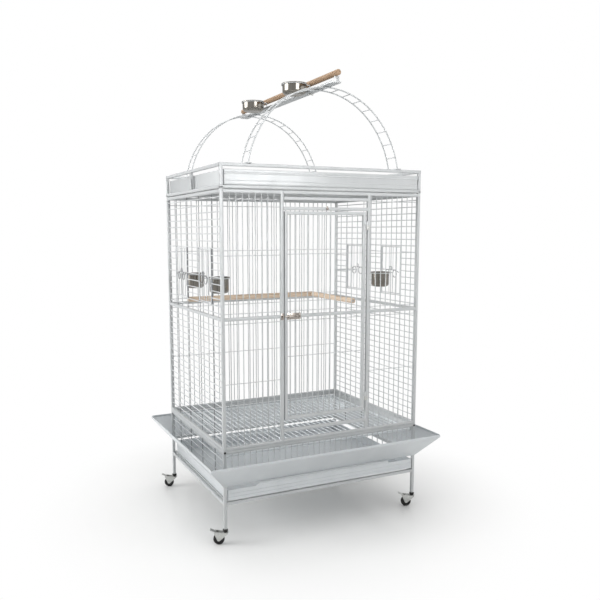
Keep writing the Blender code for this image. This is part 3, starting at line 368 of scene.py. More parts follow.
def shown_piece(name, mesh, body="cage", finish=tube_coat, slot="silver_powder_coat", angle=50):
    """Object made from a finished mesh, on one body; the slot argument is not used."""
    data = mesh_data(name, mesh)
    data.shade_smooth()
    data.set_sharp_from_angle(angle=math.radians(angle))
    finishes = (tube_coat, painted_light_wire_coat, painted_shade_coat) if finish is tube_coat else (finish,)
    if len(finishes) == 1:
        data.polygons.foreach_set("material_index", [0] * len(data.polygons))
    for coat in finishes:
        data.materials.append(coat)
    made = add_object(name, data)
    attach(made, body)
    return made


def cad_piece(node, make, mesh, **settings):
    """Shows a finished mesh in place of one node of the CAD model."""
    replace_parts(shown_piece(f"{node}_{make}", mesh, **settings), node)


def moving_piece(node, make, mesh, **settings):
    """The same for a node that is a body of its own."""
    cad_piece(node, make, mesh, body=node, **settings)


def side_frame(x, low, high, levels):
    """New mesh of two posts with welded rails between them."""
    mesh = bmesh.new()
    for y in (FRONT_Y, REAR_Y):
        square_tube(mesh, x, y, (low, high))
    for z in levels:
        square_tube(mesh, x, LET_IN, z)
        for y in (INSIDE_FRONT, INSIDE_REAR):
            rail_beads(mesh, about(x, HALF_TUBE - CORNER), y, z)
    return mesh


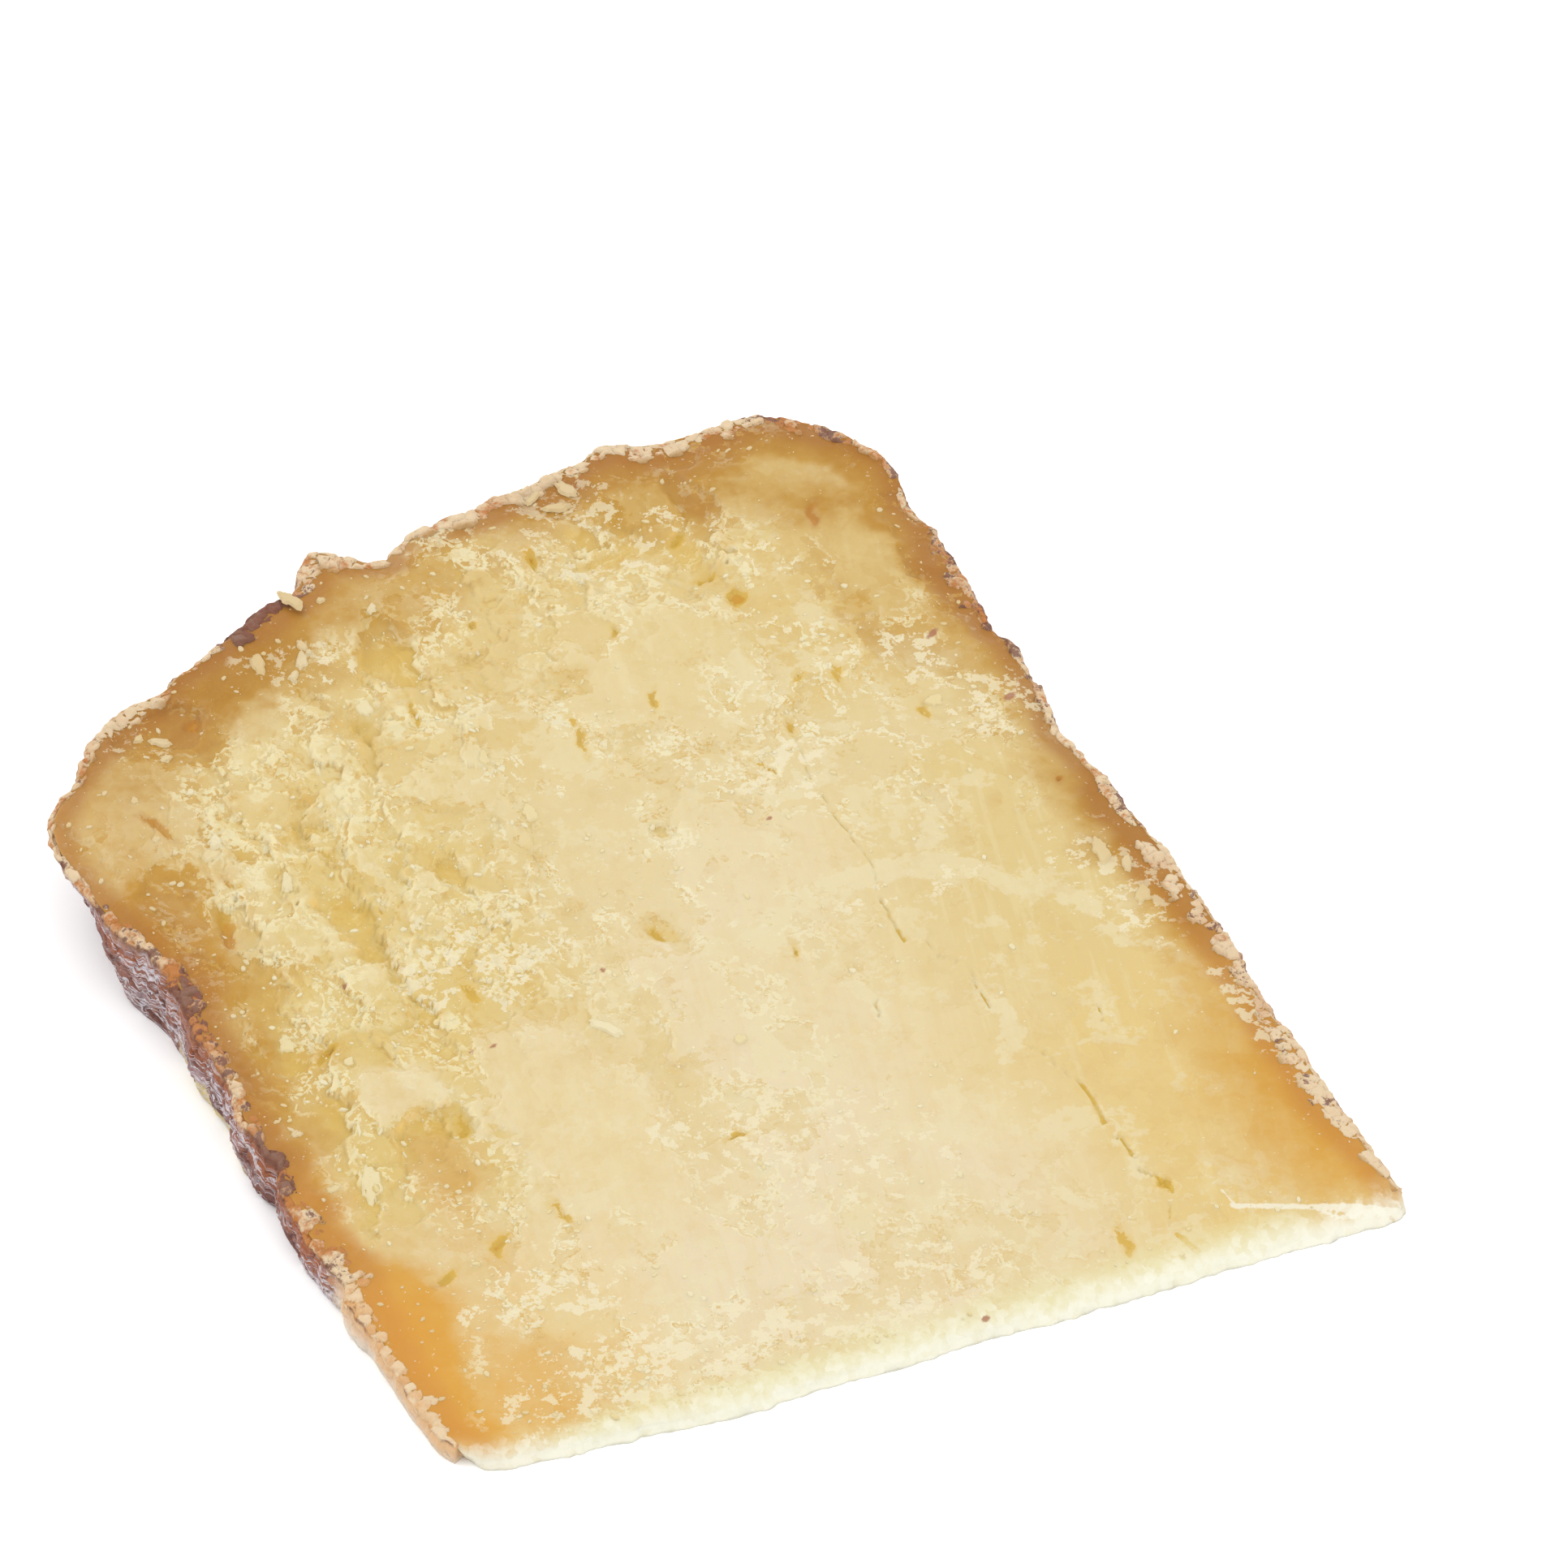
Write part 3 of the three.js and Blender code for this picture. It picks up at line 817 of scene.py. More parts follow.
def store_numbers(bm, numbers):
    layers = {name: bm.verts.layers.float.new(name) for name in numbers}
    for name, values in numbers.items():
        layer = layers[name]
        for vertex, value in zip(bm.verts, values.tolist()):
            vertex[layer] = value


def smooth_quads(bm):
    bmesh.ops.recalc_face_normals(bm, faces=bm.faces)
    for face in bm.faces:
        face.smooth = len(face.verts) == 4


def link_mesh(mesh, name):
    piece = bpy.data.objects.new(name, mesh)
    bpy.context.scene.collection.objects.link(piece)
    return piece


def link_bmesh(bm, name):
    mesh = bpy.data.meshes.new(name)
    bm.to_mesh(mesh)
    bm.free()
    return link_mesh(mesh, name)


def print_triangles(piece):
    piece.data.calc_loop_triangles()
    print(piece.name + ":", len(piece.data.loop_triangles), "triangles")


# %% [markdown]
# The material needs a few more numbers, which depend on the neighbours of a vertex. How deep it
# lies in a hollow is found by comparing the face with a blurred copy of itself. How far it is
# from the edge of a torn sheet, in millimetres, is the sheet's field above its level, divided by
# the steepness of the field. How the face leans to the key light says which slopes get a painted
# highlight, and which a painted deep yellow shade for the light that reaches them through the cheese.

# %% Numbers that depend on the neighbours
CELL = WHEEL_RADIUS / ROWS
FROM_KEY = (0.58, -0.81)
FARTHEST_WAY = 4.0


def on_grid(values, row, column):
    """Values of the vertices, laid out in the rows and columns of the grid."""
    table = np.zeros((ROWS + 1, COLUMNS + 1))
    table[row, column] = values
    return table


def blurred(field, reach):
    """A running mean along the rows and the columns, twice, which is nearly a round blur."""
    width = 2 * reach + 1
    for _ in range(4):
        total = np.cumsum(np.pad(field, ((reach + 1, reach), (0, 0)), mode="edge"), axis=0)
        field = ((total[width:] - total[:-width]) / width).T
    return field


def ways_to_edges(marks, row, column):
    """How far each vertex is outside the edges of the sheets, in mm; below 0 the sheet is whole."""
    ways = {}
    for name, level, _, _ in EDGES:
        field = on_grid(marks[name] - level, row, column)
        steepness = blurred(np.hypot(*np.gradient(field, CELL)), 3) + 0.15 / FIELDS[name][0]
        ways[name + "_way"] = np.clip(field / steepness, -FARTHEST_WAY, FARTHEST_WAY)[row, column]
    return ways


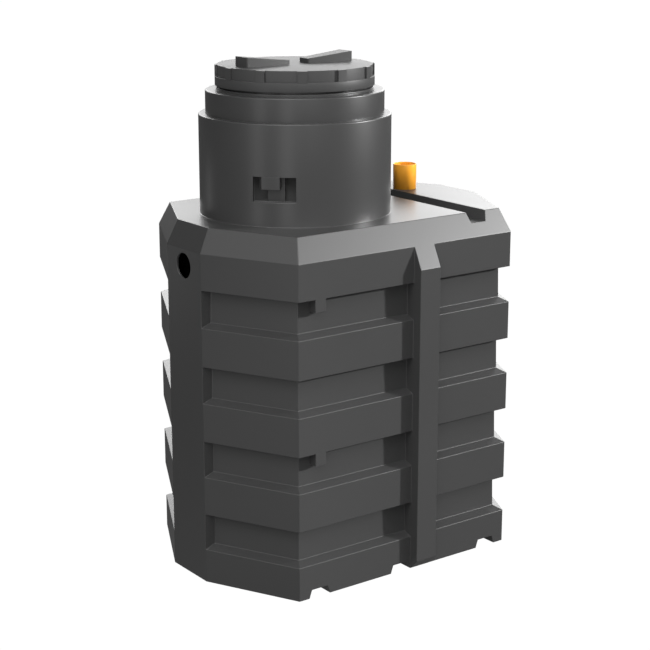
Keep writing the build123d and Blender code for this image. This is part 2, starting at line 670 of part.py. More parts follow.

Exercise description
Give back all the data exactly as written.

Exercise output
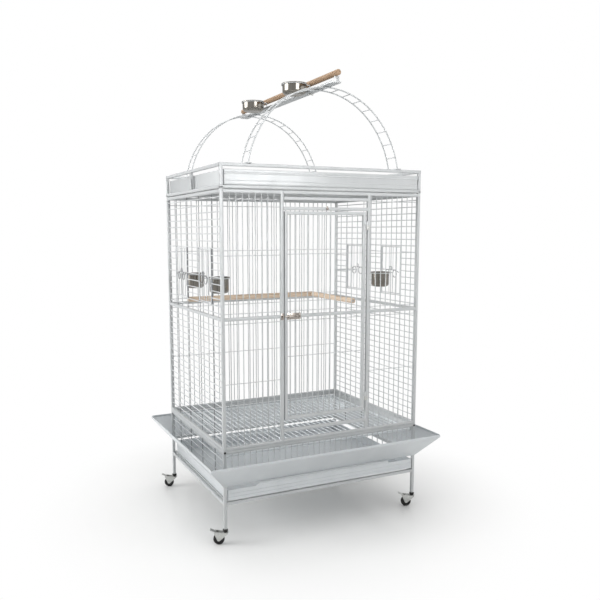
Keep writing the Blender code for this image. This is part 3, starting at line 368 of scene.py. More parts follow.
def shown_piece(name, mesh, body="cage", finish=tube_coat, slot="silver_powder_coat", angle=50):
    """Object made from a finished mesh, on one body; the slot argument is not used."""
    data = mesh_data(name, mesh)
    data.shade_smooth()
    data.set_sharp_from_angle(angle=math.radians(angle))
    finishes = (tube_coat, painted_light_wire_coat, painted_shade_coat) if finish is tube_coat else (finish,)
    if len(finishes) == 1:
        data.polygons.foreach_set("material_index", [0] * len(data.polygons))
    for coat in finishes:
        data.materials.append(coat)
    made = add_object(name, data)
    attach(made, body)
    return made


def cad_piece(node, make, mesh, **settings):
    """Shows a finished mesh in place of one node of the CAD model."""
    replace_parts(shown_piece(f"{node}_{make}", mesh, **settings), node)


def moving_piece(node, make, mesh, **settings):
    """The same for a node that is a body of its own."""
    cad_piece(node, make, mesh, body=node, **settings)


def side_frame(x, low, high, levels):
    """New mesh of two posts with welded rails between them."""
    mesh = bmesh.new()
    for y in (FRONT_Y, REAR_Y):
        square_tube(mesh, x, y, (low, high))
    for z in levels:
        square_tube(mesh, x, LET_IN, z)
        for y in (INSIDE_FRONT, INSIDE_REAR):
            rail_beads(mesh, about(x, HALF_TUBE - CORNER), y, z)
    return mesh


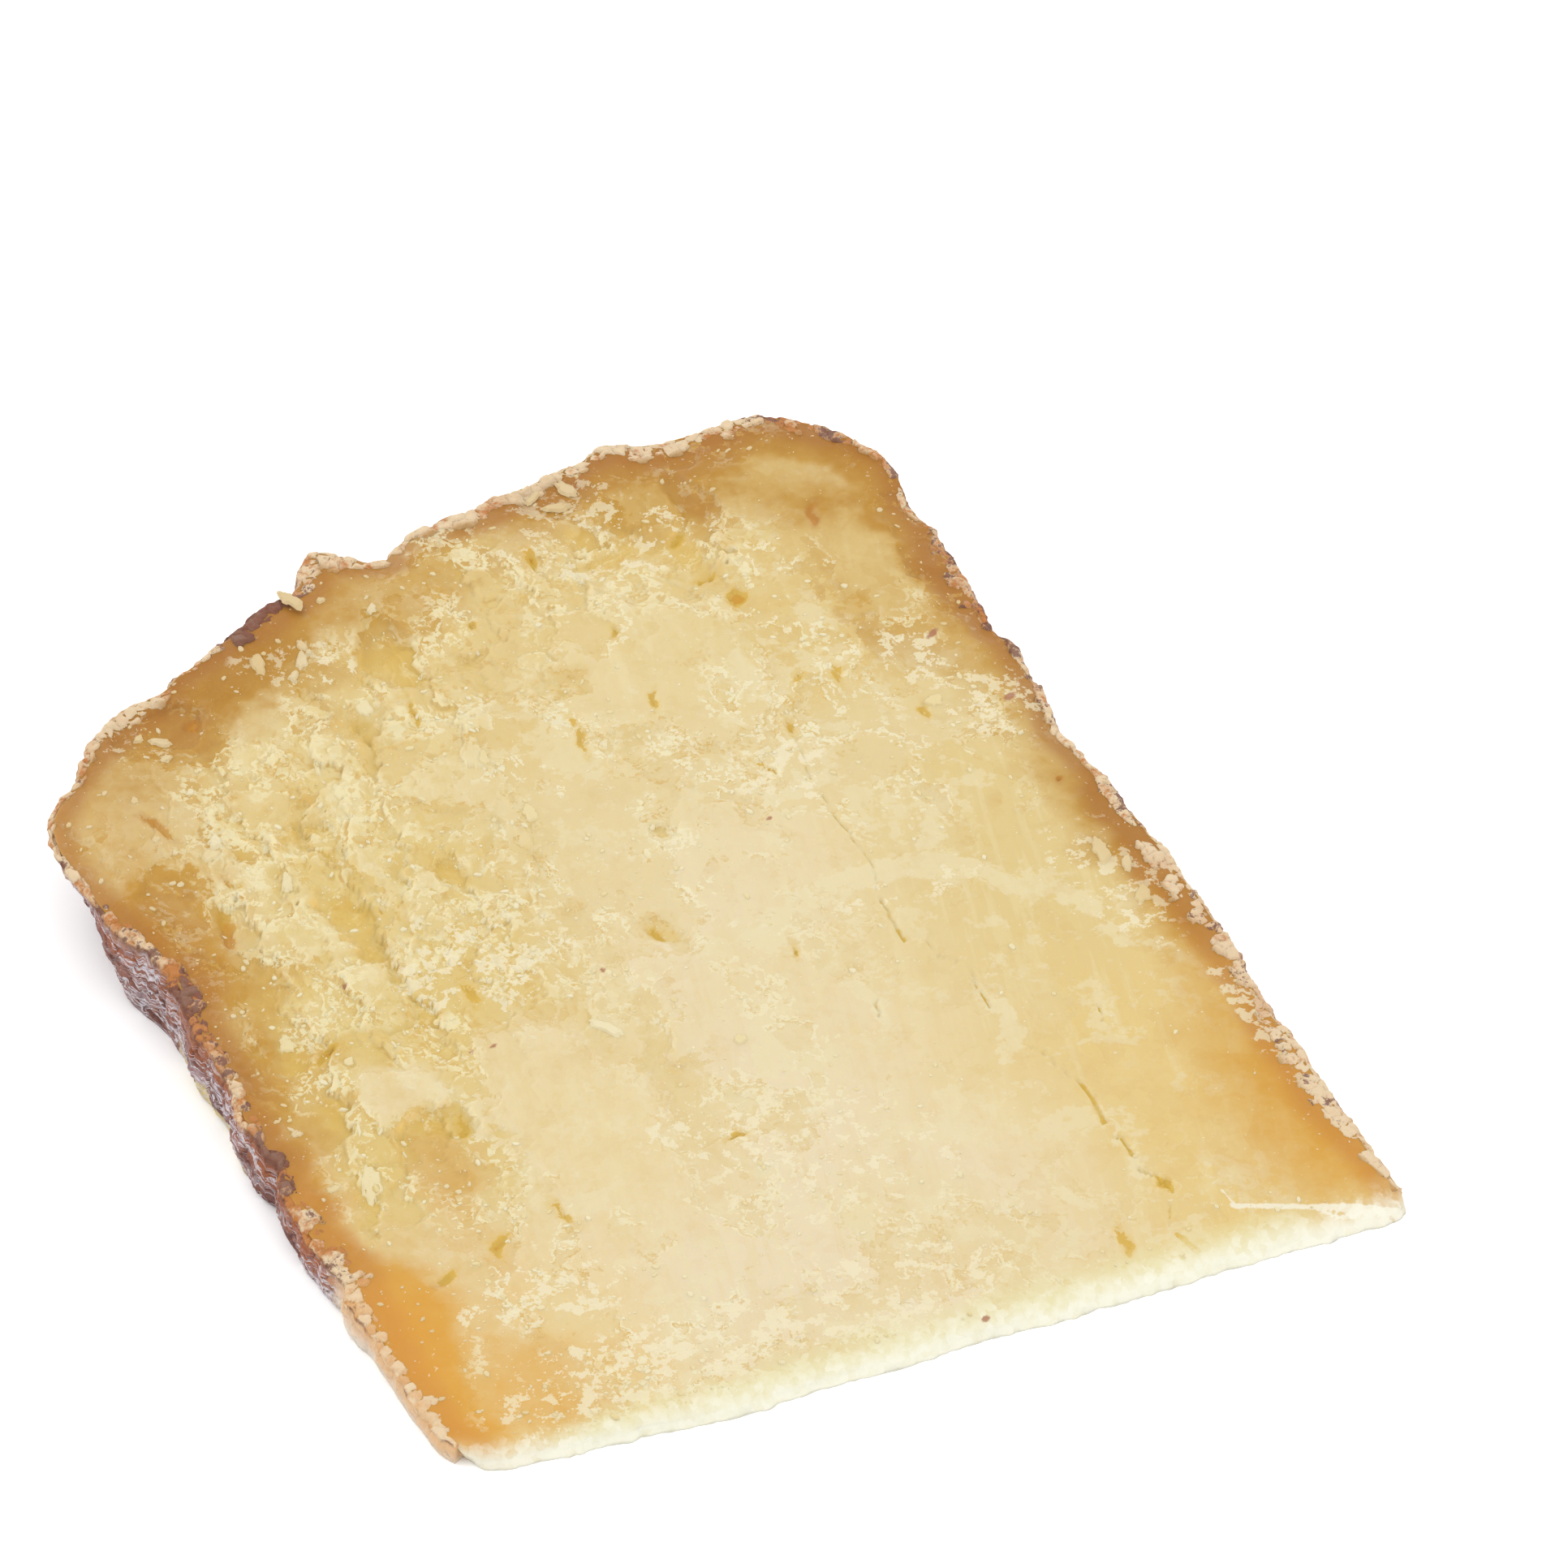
Write part 3 of the three.js and Blender code for this picture. It picks up at line 817 of scene.py. More parts follow.
def store_numbers(bm, numbers):
    layers = {name: bm.verts.layers.float.new(name) for name in numbers}
    for name, values in numbers.items():
        layer = layers[name]
        for vertex, value in zip(bm.verts, values.tolist()):
            vertex[layer] = value


def smooth_quads(bm):
    bmesh.ops.recalc_face_normals(bm, faces=bm.faces)
    for face in bm.faces:
        face.smooth = len(face.verts) == 4


def link_mesh(mesh, name):
    piece = bpy.data.objects.new(name, mesh)
    bpy.context.scene.collection.objects.link(piece)
    return piece


def link_bmesh(bm, name):
    mesh = bpy.data.meshes.new(name)
    bm.to_mesh(mesh)
    bm.free()
    return link_mesh(mesh, name)


def print_triangles(piece):
    piece.data.calc_loop_triangles()
    print(piece.name + ":", len(piece.data.loop_triangles), "triangles")


# %% [markdown]
# The material needs a few more numbers, which depend on the neighbours of a vertex. How deep it
# lies in a hollow is found by comparing the face with a blurred copy of itself. How far it is
# from the edge of a torn sheet, in millimetres, is the sheet's field above its level, divided by
# the steepness of the field. How the face leans to the key light says which slopes get a painted
# highlight, and which a painted deep yellow shade for the light that reaches them through the cheese.

# %% Numbers that depend on the neighbours
CELL = WHEEL_RADIUS / ROWS
FROM_KEY = (0.58, -0.81)
FARTHEST_WAY = 4.0


def on_grid(values, row, column):
    """Values of the vertices, laid out in the rows and columns of the grid."""
    table = np.zeros((ROWS + 1, COLUMNS + 1))
    table[row, column] = values
    return table


def blurred(field, reach):
    """A running mean along the rows and the columns, twice, which is nearly a round blur."""
    width = 2 * reach + 1
    for _ in range(4):
        total = np.cumsum(np.pad(field, ((reach + 1, reach), (0, 0)), mode="edge"), axis=0)
        field = ((total[width:] - total[:-width]) / width).T
    return field


def ways_to_edges(marks, row, column):
    """How far each vertex is outside the edges of the sheets, in mm; below 0 the sheet is whole."""
    ways = {}
    for name, level, _, _ in EDGES:
        field = on_grid(marks[name] - level, row, column)
        steepness = blurred(np.hypot(*np.gradient(field, CELL)), 3) + 0.15 / FIELDS[name][0]
        ways[name + "_way"] = np.clip(field / steepness, -FARTHEST_WAY, FARTHEST_WAY)[row, column]
    return ways


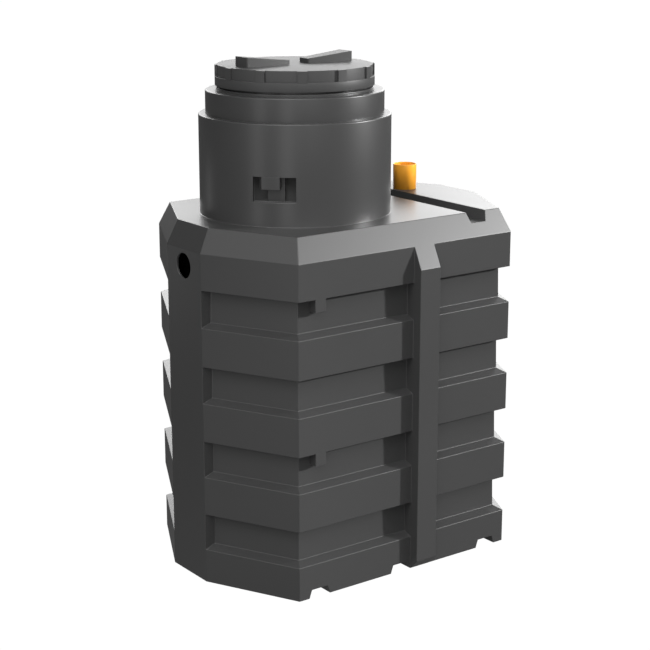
Keep writing the build123d and Blender code for this image. This is part 2, starting at line 670 of part.py. More parts follow.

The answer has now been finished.